Advancing AI with Quantum Computing: Theoretical Foundations and Future Challenges

The rapid convergence of quantum computing and artificial intelligence (AI) marks a transformative phase in computational sciences, promising groundbreaking solutions to problems beyond the reach of classical systems. This paper provides a comprehensive survey of the theoretical foundations, key advancements, and future challenges of integrating quantum computing into AI. The discussion begins with foundational quantum concepts, including the principles of superposition, entanglement, and interference, as well as mathematical frameworks such as Dirac notation and tensor product spaces.

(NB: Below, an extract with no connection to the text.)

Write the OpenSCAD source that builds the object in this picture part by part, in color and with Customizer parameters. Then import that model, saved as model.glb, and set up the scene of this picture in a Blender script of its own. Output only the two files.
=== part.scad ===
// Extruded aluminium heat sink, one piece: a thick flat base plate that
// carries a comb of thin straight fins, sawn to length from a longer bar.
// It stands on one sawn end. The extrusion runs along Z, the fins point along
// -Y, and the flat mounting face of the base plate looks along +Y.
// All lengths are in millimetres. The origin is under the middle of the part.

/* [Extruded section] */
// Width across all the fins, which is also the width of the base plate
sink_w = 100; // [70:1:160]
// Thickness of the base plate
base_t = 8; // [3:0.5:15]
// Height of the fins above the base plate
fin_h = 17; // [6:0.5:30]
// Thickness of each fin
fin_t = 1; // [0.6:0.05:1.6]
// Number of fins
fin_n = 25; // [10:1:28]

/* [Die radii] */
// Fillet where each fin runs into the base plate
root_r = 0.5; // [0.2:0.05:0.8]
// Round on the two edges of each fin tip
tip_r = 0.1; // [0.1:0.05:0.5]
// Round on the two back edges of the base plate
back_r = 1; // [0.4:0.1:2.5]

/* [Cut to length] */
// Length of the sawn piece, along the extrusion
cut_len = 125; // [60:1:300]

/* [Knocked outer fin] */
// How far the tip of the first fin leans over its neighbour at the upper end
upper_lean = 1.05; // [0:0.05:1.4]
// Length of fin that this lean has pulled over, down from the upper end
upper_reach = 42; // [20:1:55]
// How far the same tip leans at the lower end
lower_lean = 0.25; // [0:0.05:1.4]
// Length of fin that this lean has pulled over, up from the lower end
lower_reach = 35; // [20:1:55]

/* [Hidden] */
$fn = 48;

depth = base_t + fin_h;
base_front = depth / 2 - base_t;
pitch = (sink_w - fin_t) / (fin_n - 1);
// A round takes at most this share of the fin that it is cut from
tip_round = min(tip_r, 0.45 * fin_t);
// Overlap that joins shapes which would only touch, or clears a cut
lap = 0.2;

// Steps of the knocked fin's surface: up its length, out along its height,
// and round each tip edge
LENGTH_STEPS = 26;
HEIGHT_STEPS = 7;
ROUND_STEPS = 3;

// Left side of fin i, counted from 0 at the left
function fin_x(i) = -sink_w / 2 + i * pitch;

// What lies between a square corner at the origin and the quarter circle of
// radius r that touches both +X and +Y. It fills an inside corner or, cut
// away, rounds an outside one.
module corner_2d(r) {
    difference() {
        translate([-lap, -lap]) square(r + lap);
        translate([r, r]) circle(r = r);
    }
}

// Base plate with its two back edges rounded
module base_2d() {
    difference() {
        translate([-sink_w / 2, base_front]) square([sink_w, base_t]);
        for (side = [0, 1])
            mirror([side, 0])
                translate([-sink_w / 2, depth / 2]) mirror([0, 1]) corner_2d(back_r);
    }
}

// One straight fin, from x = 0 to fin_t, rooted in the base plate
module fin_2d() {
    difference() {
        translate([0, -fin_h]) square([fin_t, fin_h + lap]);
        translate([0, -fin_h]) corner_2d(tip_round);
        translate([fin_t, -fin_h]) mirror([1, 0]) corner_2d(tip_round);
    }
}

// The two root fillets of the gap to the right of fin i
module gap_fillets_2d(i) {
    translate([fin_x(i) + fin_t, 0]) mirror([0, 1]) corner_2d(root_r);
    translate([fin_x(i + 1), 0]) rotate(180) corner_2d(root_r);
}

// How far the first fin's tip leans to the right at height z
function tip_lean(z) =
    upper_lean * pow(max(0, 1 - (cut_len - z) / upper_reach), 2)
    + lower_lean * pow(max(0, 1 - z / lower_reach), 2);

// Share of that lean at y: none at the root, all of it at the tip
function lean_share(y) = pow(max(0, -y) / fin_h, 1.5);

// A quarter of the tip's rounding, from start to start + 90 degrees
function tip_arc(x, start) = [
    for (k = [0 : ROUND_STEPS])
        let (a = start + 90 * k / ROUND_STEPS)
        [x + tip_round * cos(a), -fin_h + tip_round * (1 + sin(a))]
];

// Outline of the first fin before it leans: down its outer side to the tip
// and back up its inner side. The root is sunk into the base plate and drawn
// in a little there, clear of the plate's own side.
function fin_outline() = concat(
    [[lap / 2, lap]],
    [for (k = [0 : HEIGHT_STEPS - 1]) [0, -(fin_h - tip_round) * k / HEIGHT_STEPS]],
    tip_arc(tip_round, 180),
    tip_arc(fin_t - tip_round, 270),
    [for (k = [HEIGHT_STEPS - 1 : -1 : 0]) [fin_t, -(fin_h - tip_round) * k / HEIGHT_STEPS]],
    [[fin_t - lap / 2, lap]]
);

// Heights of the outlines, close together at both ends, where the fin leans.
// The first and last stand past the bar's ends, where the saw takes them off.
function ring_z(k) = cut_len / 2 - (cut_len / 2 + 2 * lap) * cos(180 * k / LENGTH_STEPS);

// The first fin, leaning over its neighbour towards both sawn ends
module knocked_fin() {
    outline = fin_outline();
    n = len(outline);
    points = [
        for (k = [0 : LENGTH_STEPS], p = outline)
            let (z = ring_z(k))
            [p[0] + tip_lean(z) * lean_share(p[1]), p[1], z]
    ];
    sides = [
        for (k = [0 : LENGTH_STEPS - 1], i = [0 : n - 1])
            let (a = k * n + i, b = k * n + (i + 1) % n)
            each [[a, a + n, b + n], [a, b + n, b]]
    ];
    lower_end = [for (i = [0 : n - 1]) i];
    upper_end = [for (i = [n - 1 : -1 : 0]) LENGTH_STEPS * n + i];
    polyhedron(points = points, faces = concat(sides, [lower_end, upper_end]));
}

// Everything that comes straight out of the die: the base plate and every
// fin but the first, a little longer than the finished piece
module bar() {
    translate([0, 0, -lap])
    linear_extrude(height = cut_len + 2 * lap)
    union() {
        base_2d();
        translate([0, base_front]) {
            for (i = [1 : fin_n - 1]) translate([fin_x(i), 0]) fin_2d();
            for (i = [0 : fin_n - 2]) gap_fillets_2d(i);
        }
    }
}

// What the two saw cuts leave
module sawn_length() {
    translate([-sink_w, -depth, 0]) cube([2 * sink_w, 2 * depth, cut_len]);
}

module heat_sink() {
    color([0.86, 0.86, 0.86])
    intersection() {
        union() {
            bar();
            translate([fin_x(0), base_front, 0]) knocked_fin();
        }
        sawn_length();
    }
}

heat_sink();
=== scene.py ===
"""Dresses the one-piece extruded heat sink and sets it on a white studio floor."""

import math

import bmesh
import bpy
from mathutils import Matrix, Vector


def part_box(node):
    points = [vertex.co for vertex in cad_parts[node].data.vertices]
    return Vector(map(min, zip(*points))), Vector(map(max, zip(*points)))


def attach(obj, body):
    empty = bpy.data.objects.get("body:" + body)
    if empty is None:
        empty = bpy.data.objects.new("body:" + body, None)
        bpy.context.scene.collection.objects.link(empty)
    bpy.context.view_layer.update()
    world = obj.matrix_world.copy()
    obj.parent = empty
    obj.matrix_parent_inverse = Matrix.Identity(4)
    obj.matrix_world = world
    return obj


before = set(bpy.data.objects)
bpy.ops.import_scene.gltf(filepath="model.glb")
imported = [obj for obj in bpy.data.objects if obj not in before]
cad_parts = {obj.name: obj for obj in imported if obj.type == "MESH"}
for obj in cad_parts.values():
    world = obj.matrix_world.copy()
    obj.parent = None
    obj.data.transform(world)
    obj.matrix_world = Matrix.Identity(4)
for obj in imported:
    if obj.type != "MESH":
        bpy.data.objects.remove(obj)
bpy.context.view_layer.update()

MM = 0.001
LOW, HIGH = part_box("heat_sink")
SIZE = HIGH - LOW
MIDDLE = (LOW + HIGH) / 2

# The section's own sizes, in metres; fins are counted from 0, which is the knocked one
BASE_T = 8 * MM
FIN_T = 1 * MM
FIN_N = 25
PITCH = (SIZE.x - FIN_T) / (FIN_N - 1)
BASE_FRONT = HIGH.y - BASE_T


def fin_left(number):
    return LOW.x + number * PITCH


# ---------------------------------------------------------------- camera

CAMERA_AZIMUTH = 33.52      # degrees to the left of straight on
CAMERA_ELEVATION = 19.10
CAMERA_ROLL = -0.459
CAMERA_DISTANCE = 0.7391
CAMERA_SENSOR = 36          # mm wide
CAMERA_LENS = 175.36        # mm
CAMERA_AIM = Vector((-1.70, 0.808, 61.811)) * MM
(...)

These concepts form the backbone of quantum algorithms and architectures designed to enhance AI capabilities. The paper delves into the state-of-the-art in quantum hardware, exploring the construction of quantum gates, circuits, and the innovations driving superconducting qubits, trapped ions, and photonic quantum systems. It reviews the contributions of leading industry and academic players in overcoming scalability and error correction challenges. Building on these hardware advancements, the survey examines prominent quantum algorithms, such as Shor’s algorithm for cryptography, Grover’s algorithm for search and optimization, and their potential to accelerate machine learning tasks. A significant portion of the survey focuses on quantum machine learning (QML), covering core architectures like Quantum Neural Networks (QNNs), Variational Quantum Circuits (VQCs), and Quantum Boltzmann Machines (QBMs). The paper also explores Quantum Support Vector Machines (QSVM) and Quantum Principal Component Analysis (QPCA), emphasizing their implementation, data encoding strategies, and optimization processes. Despite these advances, the paper identifies persistent challenges that hinder widespread adoption, including quantum decoherence, hardware scalability, and the need for modular architectures. Additionally, it considers the ethical and economic implications of quantum-AI integration, particularly as quantum technologies evolve from theoretical models to practical applications. The insights presented here aim to guide researchers, practitioners, and policymakers in shaping the future of this transformative field.